* Directions for this task
Provide the records once more, identical to the original.

═══ Dataset excerpts

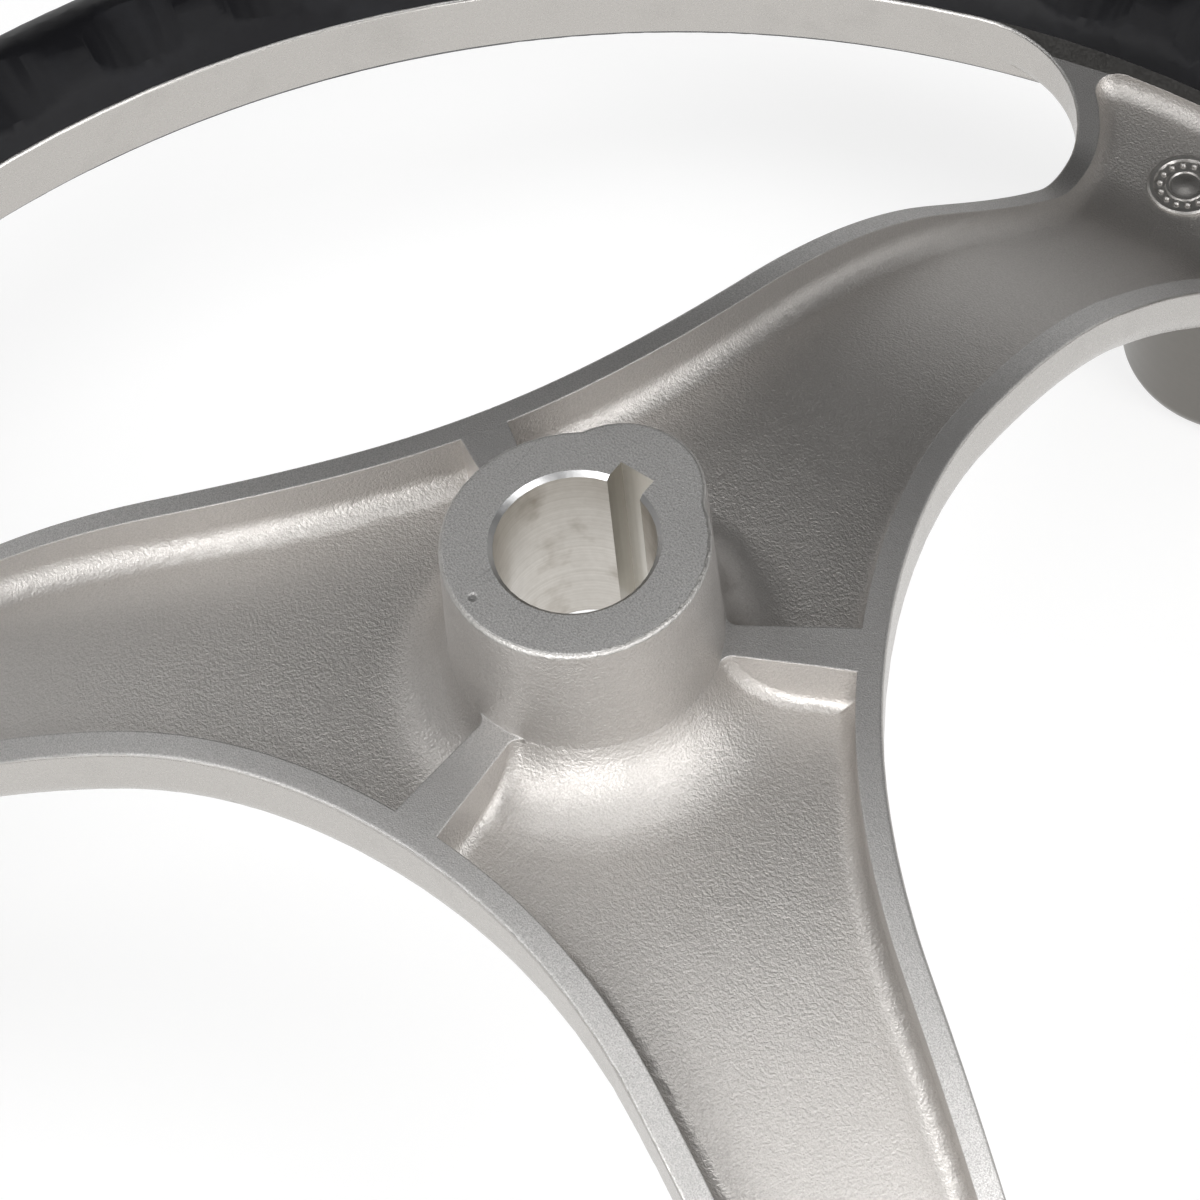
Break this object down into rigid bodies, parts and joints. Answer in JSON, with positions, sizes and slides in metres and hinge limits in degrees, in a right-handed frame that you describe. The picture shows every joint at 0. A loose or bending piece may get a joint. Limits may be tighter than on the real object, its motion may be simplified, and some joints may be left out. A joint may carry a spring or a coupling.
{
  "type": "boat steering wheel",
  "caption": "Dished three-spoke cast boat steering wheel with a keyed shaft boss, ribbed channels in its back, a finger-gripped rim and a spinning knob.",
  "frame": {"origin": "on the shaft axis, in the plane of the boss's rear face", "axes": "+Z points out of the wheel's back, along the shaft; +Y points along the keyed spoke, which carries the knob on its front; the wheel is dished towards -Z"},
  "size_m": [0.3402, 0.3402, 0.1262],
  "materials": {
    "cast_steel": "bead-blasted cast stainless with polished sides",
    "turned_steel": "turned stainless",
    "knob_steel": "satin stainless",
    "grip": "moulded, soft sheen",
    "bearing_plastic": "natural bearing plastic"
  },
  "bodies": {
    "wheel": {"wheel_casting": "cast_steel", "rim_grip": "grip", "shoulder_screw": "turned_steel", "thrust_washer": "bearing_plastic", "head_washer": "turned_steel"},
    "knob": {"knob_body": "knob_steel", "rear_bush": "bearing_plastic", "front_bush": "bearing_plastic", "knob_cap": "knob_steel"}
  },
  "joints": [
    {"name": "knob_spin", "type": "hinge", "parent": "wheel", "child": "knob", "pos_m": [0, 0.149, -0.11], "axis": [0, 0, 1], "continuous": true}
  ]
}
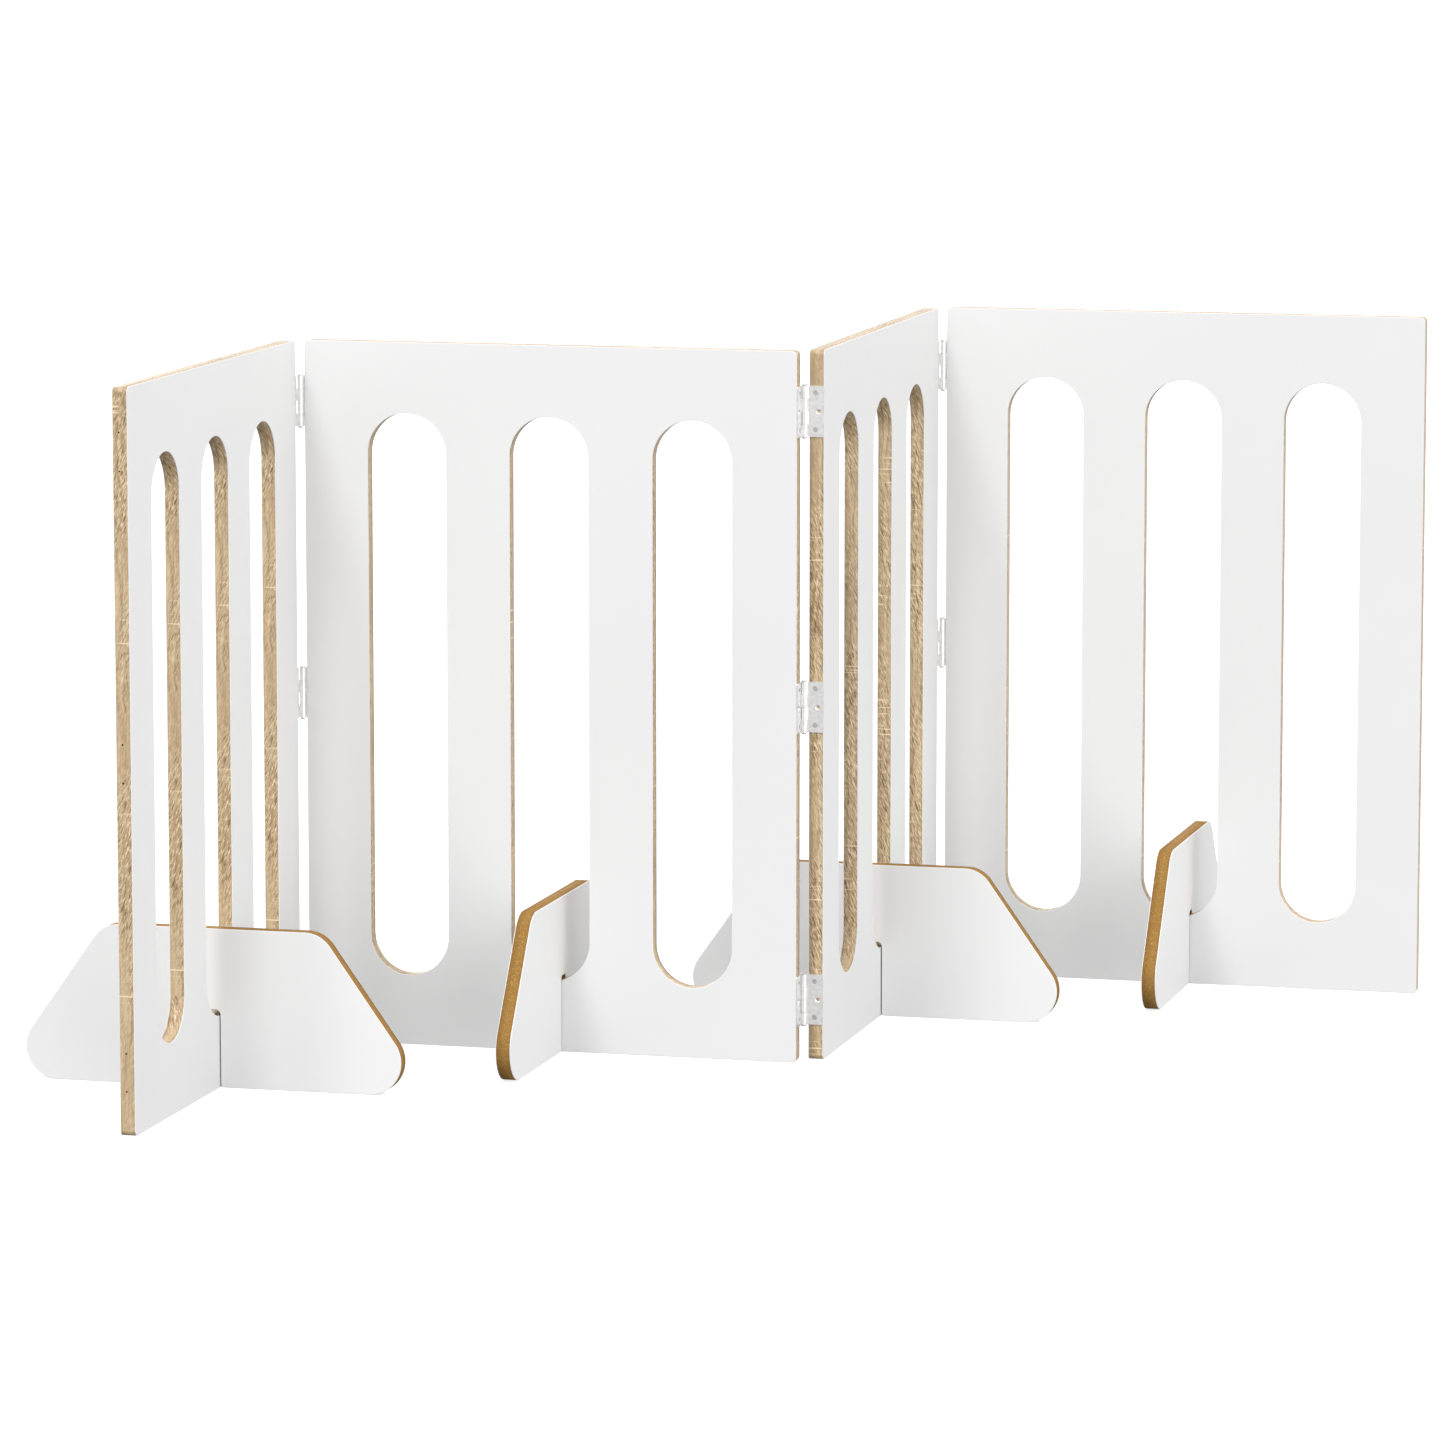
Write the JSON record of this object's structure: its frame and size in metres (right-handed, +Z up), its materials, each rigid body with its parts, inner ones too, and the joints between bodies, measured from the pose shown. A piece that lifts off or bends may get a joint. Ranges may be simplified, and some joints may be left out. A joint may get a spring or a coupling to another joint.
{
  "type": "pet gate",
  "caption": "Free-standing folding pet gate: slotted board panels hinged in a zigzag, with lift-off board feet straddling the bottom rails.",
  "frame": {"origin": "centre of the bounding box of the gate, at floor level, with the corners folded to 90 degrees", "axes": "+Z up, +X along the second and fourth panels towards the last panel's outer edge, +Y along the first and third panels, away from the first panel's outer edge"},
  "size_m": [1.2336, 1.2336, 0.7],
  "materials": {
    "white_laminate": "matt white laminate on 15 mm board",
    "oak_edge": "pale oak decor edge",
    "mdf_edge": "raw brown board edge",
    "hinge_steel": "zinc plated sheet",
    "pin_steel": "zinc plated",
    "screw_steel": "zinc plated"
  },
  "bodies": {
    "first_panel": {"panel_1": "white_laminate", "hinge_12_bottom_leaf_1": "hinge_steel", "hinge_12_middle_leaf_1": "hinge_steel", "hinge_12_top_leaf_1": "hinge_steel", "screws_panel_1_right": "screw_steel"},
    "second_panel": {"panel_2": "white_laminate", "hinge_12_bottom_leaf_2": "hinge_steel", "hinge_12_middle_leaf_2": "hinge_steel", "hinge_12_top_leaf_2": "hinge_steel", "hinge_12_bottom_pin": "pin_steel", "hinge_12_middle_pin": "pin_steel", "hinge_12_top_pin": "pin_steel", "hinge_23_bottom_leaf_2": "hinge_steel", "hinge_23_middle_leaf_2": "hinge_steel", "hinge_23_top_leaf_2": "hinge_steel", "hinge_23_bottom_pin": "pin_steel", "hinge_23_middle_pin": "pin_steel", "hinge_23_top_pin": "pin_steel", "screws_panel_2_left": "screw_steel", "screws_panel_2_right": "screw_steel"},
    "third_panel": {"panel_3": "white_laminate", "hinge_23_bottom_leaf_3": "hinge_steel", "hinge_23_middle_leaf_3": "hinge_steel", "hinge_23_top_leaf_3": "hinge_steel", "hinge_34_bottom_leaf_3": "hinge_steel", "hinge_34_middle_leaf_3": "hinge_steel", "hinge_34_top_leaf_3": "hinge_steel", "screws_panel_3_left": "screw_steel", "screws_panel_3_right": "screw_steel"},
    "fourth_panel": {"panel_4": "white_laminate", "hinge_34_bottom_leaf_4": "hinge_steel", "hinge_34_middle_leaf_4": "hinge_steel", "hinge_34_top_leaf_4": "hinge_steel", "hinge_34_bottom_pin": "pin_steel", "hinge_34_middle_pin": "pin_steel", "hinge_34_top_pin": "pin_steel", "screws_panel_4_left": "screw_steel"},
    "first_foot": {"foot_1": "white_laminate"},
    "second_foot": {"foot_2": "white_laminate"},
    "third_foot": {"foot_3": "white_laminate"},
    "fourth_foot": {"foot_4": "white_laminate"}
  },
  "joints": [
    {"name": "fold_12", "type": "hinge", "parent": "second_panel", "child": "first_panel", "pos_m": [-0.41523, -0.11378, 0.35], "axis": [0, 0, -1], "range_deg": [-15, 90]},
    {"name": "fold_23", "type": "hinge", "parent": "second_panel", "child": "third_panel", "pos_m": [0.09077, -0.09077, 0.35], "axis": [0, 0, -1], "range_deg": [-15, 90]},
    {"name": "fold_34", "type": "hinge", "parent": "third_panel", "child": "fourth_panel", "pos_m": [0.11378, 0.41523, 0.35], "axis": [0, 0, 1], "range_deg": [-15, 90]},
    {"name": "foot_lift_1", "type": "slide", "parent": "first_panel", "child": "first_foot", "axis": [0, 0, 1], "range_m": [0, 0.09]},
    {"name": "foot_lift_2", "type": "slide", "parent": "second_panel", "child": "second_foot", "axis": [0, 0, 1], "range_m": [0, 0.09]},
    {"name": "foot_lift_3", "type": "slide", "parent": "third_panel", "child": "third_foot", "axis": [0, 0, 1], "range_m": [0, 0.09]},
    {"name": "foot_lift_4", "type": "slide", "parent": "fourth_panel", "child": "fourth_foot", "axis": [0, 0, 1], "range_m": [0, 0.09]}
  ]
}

══════

* The result
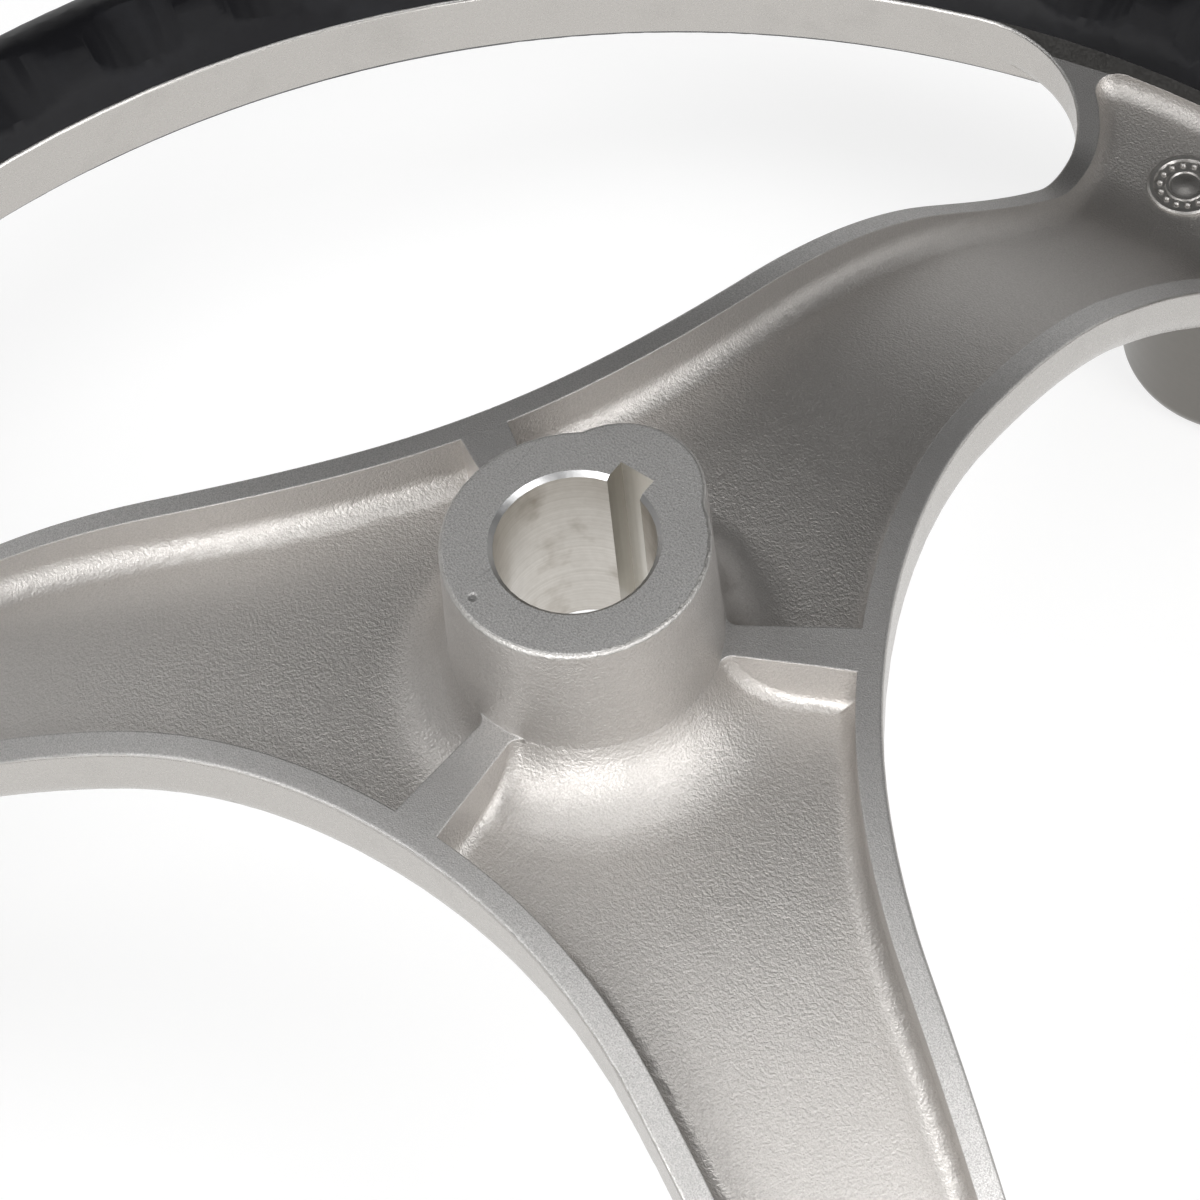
Break this object down into rigid bodies, parts and joints. Answer in JSON, with positions, sizes and slides in metres and hinge limits in degrees, in a right-handed frame that you describe. The picture shows every joint at 0. A loose or bending piece may get a joint. Limits may be tighter than on the real object, its motion may be simplified, and some joints may be left out. A joint may carry a spring or a coupling.
{
  "type": "boat steering wheel",
  "caption": "Dished three-spoke cast boat steering wheel with a keyed shaft boss, ribbed channels in its back, a finger-gripped rim and a spinning knob.",
  "frame": {"origin": "on the shaft axis, in the plane of the boss's rear face", "axes": "+Z points out of the wheel's back, along the shaft; +Y points along the keyed spoke, which carries the knob on its front; the wheel is dished towards -Z"},
  "size_m": [0.3402, 0.3402, 0.1262],
  "materials": {
    "cast_steel": "bead-blasted cast stainless with polished sides",
    "turned_steel": "turned stainless",
    "knob_steel": "satin stainless",
    "grip": "moulded, soft sheen",
    "bearing_plastic": "natural bearing plastic"
  },
  "bodies": {
    "wheel": {"wheel_casting": "cast_steel", "rim_grip": "grip", "shoulder_screw": "turned_steel", "thrust_washer": "bearing_plastic", "head_washer": "turned_steel"},
    "knob": {"knob_body": "knob_steel", "rear_bush": "bearing_plastic", "front_bush": "bearing_plastic", "knob_cap": "knob_steel"}
  },
  "joints": [
    {"name": "knob_spin", "type": "hinge", "parent": "wheel", "child": "knob", "pos_m": [0, 0.149, -0.11], "axis": [0, 0, 1], "continuous": true}
  ]
}
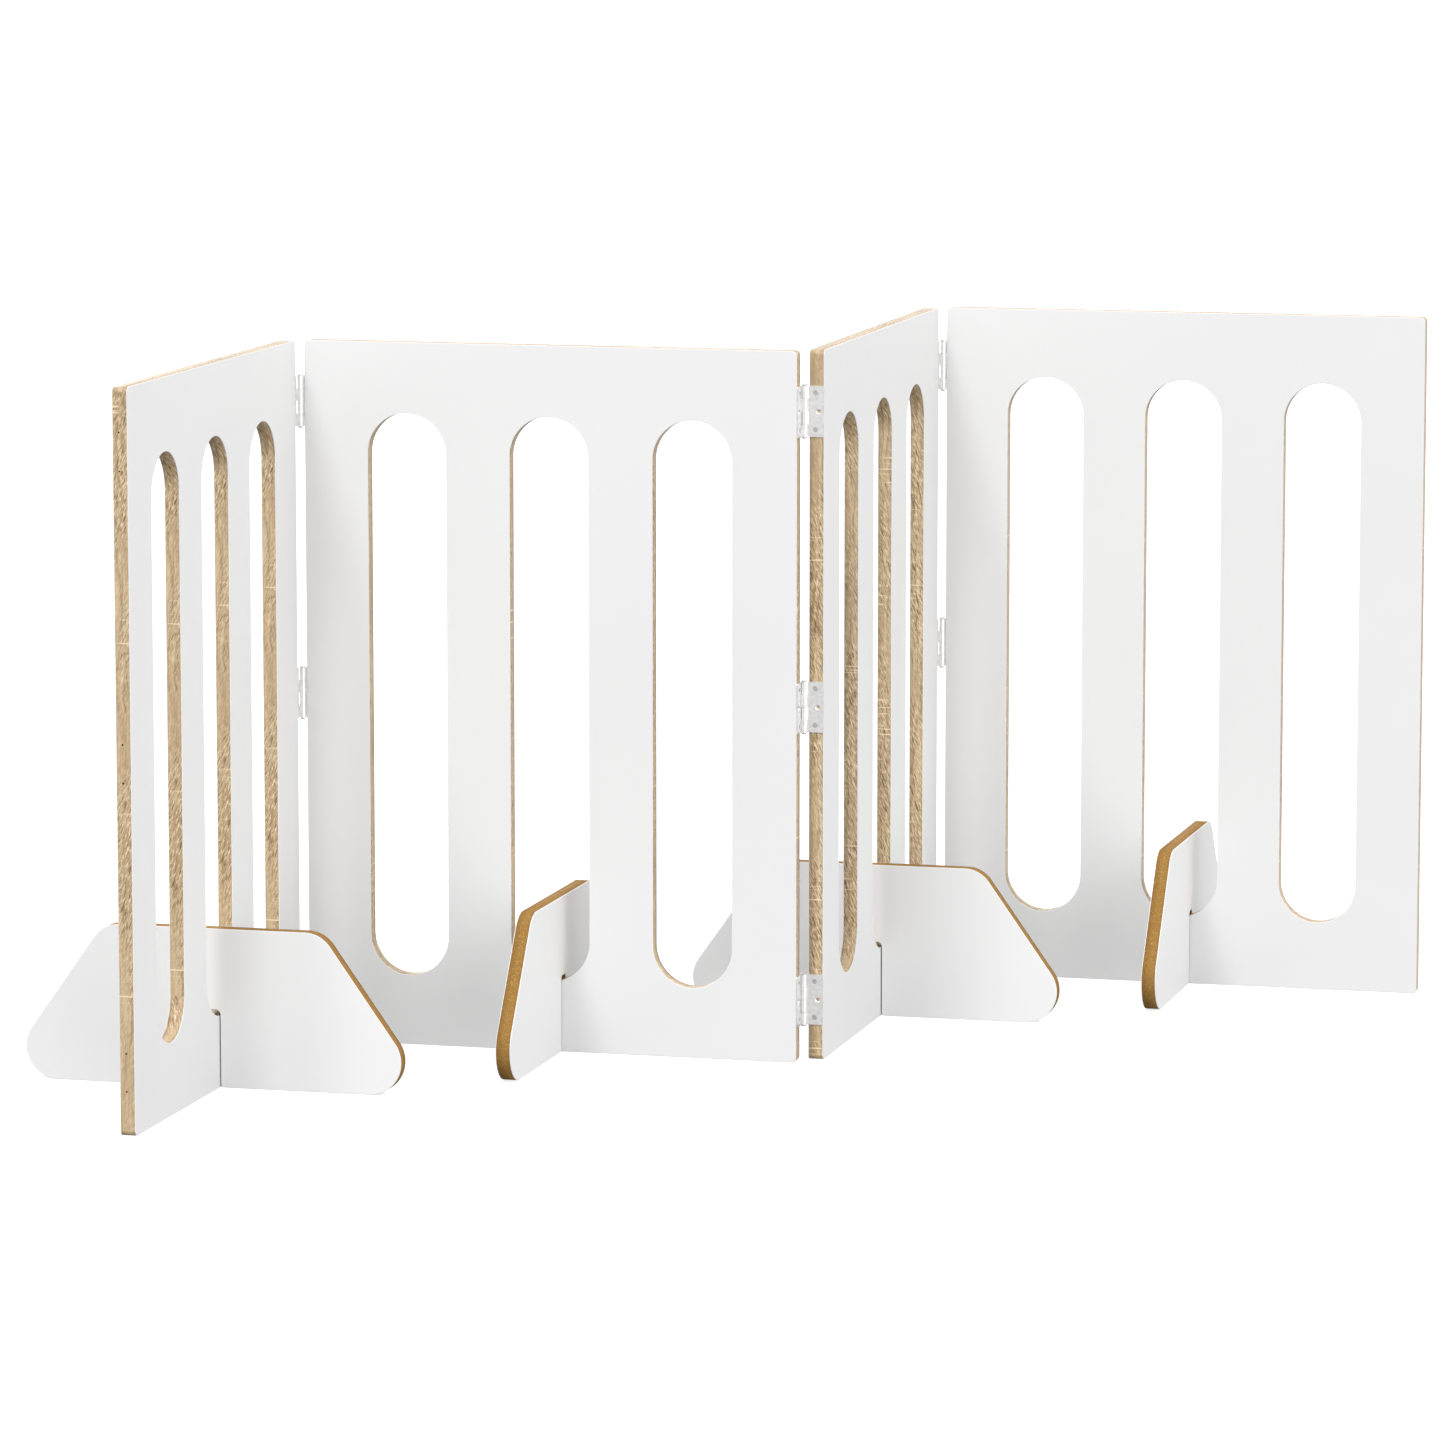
Write the JSON record of this object's structure: its frame and size in metres (right-handed, +Z up), its materials, each rigid body with its parts, inner ones too, and the joints between bodies, measured from the pose shown. A piece that lifts off or bends may get a joint. Ranges may be simplified, and some joints may be left out. A joint may get a spring or a coupling to another joint.
{
  "type": "pet gate",
  "caption": "Free-standing folding pet gate: slotted board panels hinged in a zigzag, with lift-off board feet straddling the bottom rails.",
  "frame": {"origin": "centre of the bounding box of the gate, at floor level, with the corners folded to 90 degrees", "axes": "+Z up, +X along the second and fourth panels towards the last panel's outer edge, +Y along the first and third panels, away from the first panel's outer edge"},
  "size_m": [1.2336, 1.2336, 0.7],
  "materials": {
    "white_laminate": "matt white laminate on 15 mm board",
    "oak_edge": "pale oak decor edge",
    "mdf_edge": "raw brown board edge",
    "hinge_steel": "zinc plated sheet",
    "pin_steel": "zinc plated",
    "screw_steel": "zinc plated"
  },
  "bodies": {
    "first_panel": {"panel_1": "white_laminate", "hinge_12_bottom_leaf_1": "hinge_steel", "hinge_12_middle_leaf_1": "hinge_steel", "hinge_12_top_leaf_1": "hinge_steel", "screws_panel_1_right": "screw_steel"},
    "second_panel": {"panel_2": "white_laminate", "hinge_12_bottom_leaf_2": "hinge_steel", "hinge_12_middle_leaf_2": "hinge_steel", "hinge_12_top_leaf_2": "hinge_steel", "hinge_12_bottom_pin": "pin_steel", "hinge_12_middle_pin": "pin_steel", "hinge_12_top_pin": "pin_steel", "hinge_23_bottom_leaf_2": "hinge_steel", "hinge_23_middle_leaf_2": "hinge_steel", "hinge_23_top_leaf_2": "hinge_steel", "hinge_23_bottom_pin": "pin_steel", "hinge_23_middle_pin": "pin_steel", "hinge_23_top_pin": "pin_steel", "screws_panel_2_left": "screw_steel", "screws_panel_2_right": "screw_steel"},
    "third_panel": {"panel_3": "white_laminate", "hinge_23_bottom_leaf_3": "hinge_steel", "hinge_23_middle_leaf_3": "hinge_steel", "hinge_23_top_leaf_3": "hinge_steel", "hinge_34_bottom_leaf_3": "hinge_steel", "hinge_34_middle_leaf_3": "hinge_steel", "hinge_34_top_leaf_3": "hinge_steel", "screws_panel_3_left": "screw_steel", "screws_panel_3_right": "screw_steel"},
    "fourth_panel": {"panel_4": "white_laminate", "hinge_34_bottom_leaf_4": "hinge_steel", "hinge_34_middle_leaf_4": "hinge_steel", "hinge_34_top_leaf_4": "hinge_steel", "hinge_34_bottom_pin": "pin_steel", "hinge_34_middle_pin": "pin_steel", "hinge_34_top_pin": "pin_steel", "screws_panel_4_left": "screw_steel"},
    "first_foot": {"foot_1": "white_laminate"},
    "second_foot": {"foot_2": "white_laminate"},
    "third_foot": {"foot_3": "white_laminate"},
    "fourth_foot": {"foot_4": "white_laminate"}
  },
  "joints": [
    {"name": "fold_12", "type": "hinge", "parent": "second_panel", "child": "first_panel", "pos_m": [-0.41523, -0.11378, 0.35], "axis": [0, 0, -1], "range_deg": [-15, 90]},
    {"name": "fold_23", "type": "hinge", "parent": "second_panel", "child": "third_panel", "pos_m": [0.09077, -0.09077, 0.35], "axis": [0, 0, -1], "range_deg": [-15, 90]},
    {"name": "fold_34", "type": "hinge", "parent": "third_panel", "child": "fourth_panel", "pos_m": [0.11378, 0.41523, 0.35], "axis": [0, 0, 1], "range_deg": [-15, 90]},
    {"name": "foot_lift_1", "type": "slide", "parent": "first_panel", "child": "first_foot", "axis": [0, 0, 1], "range_m": [0, 0.09]},
    {"name": "foot_lift_2", "type": "slide", "parent": "second_panel", "child": "second_foot", "axis": [0, 0, 1], "range_m": [0, 0.09]},
    {"name": "foot_lift_3", "type": "slide", "parent": "third_panel", "child": "third_foot", "axis": [0, 0, 1], "range_m": [0, 0.09]},
    {"name": "foot_lift_4", "type": "slide", "parent": "fourth_panel", "child": "fourth_foot", "axis": [0, 0, 1], "range_m": [0, 0.09]}
  ]
}